### Task
For the listing that follows, give again exactly the lines from the one with "Continue the build123d" to the one with "self.tree = tree", including both.

===== Information supplied

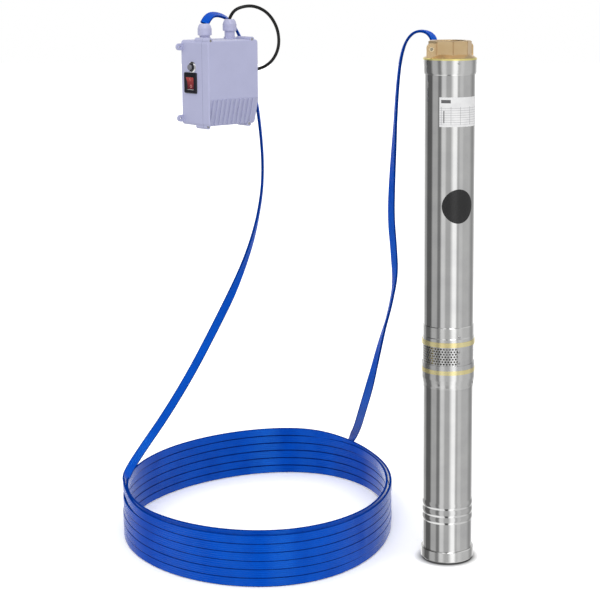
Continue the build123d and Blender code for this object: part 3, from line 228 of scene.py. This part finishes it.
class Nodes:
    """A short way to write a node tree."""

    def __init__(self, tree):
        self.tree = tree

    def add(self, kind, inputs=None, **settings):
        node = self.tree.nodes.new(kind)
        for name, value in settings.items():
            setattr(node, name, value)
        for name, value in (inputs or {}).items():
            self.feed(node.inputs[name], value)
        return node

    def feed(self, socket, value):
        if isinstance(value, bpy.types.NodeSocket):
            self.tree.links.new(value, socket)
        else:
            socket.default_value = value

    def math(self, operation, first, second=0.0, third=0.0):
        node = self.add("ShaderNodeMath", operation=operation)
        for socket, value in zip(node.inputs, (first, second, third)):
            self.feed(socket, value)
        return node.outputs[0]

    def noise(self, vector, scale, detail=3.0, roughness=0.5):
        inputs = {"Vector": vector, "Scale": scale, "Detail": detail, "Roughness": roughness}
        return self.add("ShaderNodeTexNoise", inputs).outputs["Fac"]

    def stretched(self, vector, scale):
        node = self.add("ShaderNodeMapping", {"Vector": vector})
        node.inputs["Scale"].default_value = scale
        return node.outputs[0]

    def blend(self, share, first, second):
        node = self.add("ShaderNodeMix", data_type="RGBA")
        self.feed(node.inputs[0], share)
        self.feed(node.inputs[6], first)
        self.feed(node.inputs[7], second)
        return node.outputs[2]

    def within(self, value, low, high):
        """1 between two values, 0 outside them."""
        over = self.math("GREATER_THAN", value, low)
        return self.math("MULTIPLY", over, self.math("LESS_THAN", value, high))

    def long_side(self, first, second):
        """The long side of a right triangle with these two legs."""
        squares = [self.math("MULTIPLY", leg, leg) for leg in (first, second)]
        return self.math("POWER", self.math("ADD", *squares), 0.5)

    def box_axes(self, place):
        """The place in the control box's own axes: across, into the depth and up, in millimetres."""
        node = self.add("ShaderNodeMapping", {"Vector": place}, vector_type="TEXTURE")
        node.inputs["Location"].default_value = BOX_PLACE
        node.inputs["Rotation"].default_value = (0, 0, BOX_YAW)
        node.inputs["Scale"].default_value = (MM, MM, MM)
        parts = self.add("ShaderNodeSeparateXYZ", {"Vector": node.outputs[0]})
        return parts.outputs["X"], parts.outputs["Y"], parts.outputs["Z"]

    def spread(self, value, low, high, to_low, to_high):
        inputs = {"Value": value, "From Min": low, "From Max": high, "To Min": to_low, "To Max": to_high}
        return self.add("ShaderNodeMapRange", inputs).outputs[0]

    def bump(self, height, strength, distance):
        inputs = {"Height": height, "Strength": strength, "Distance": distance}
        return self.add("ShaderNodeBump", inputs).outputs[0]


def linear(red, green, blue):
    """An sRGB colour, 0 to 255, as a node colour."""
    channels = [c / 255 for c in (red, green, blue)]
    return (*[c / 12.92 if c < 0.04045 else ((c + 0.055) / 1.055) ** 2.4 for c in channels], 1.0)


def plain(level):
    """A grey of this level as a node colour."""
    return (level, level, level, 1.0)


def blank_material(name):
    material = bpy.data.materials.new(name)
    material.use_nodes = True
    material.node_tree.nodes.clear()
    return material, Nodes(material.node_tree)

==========
===== Information supplied

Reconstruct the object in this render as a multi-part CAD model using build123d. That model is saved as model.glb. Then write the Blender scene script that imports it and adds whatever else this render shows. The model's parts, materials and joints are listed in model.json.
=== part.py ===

==========

### Solution to the problem
Continue the build123d and Blender code for this object: part 3, from line 228 of scene.py. This part finishes it.
class Nodes:
    """A short way to write a node tree."""

    def __init__(self, tree):
        self.tree = tree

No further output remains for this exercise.